Ci dici la tua sui record in montagna e dell’impresa di Nirmal Purja sugli Ottomila? 

Non ho una idea personale approfondita di lui, credo che quello che ha fatto si tratti di un’impresa in senso assoluto, ma credo anche che questo tipo di imprese sia un poco distante dal concetto originario di alpinismo.
Una salita alpinistica ha un inizio e una fine, e quando si torna a casa inizia un’altra storia, se poi ti prepari per un’altra salita diviene una seconda storia a sé, una avventura a sé. Collegare più cime tornando a casa pensando questa scelta come un progetto alpinistico unico lo trovo una forzatura. Insomma considerare di concatenare gli 8000 tornando a casa non è la stessa cosa di farlo sul campo. Sarebbe una semplice colleziono a tempi di record. Forse l’alpinismo si sta sportivizzando sempre più? Non saprei, ma non mi spingo oltre poiché sono così piccolo davanti a certi alpinisti che il solo pensiero di critica mi fa sentire fin troppo saccente e fuori luogo.

La giovanissima Laura Rogora (che abbiamo intervistato proprio in questi giorni) sarà alle Olimpiadi 2020 di Tokyo.

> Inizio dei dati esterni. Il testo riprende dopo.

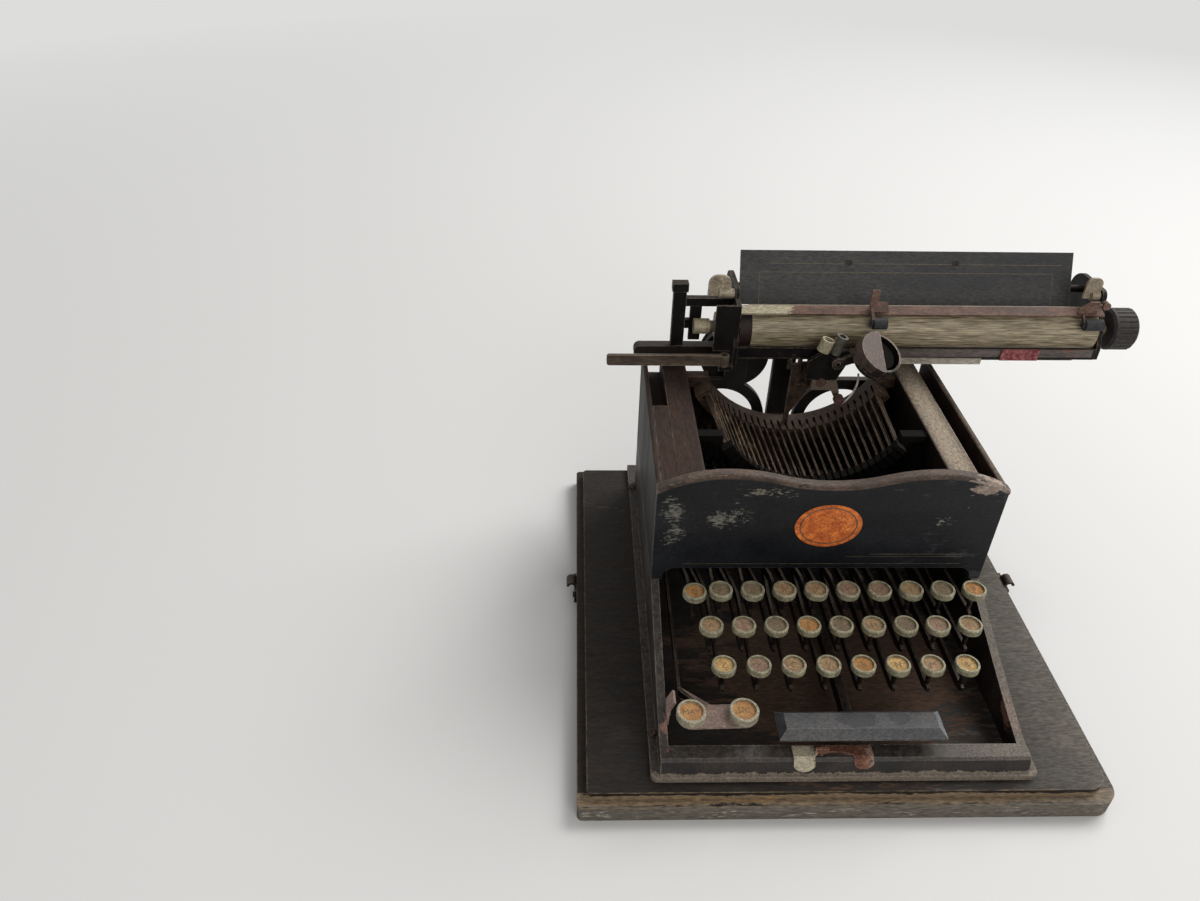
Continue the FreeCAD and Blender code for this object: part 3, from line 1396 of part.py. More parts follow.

L’hai conosciuta? Che consigli le dai?

Non la conosco e non saprei darle consigli, la vedrò gareggiare come spettatore e come tifoso. Il mio essere arrampicatore è così lontano dall’idea dei giovani che hanno sulle gare e sull’arrampicata che non mi potrei nemmeno permettere di dare consigli o suggerimenti. Le faccio tanti auguri sicuramente.

Grazie Cristiano, ultima cosa da chiederti: sulle Murelle sei andato «Oltre il sogno», il tuo desiderio da sveglio?

Riuscire a fare il Paretone d’inverno per una via diretta, ma credo che questo sogno rimanga tale: per questo sogno l’amico giusto era Nardi e ora lui non c’è più. Poi ci sono altri sogni, ma non ho più l’urgenza di concretizzarli come un tempo, come prima dell’incidente. Segno di maturità, o di …anzianità.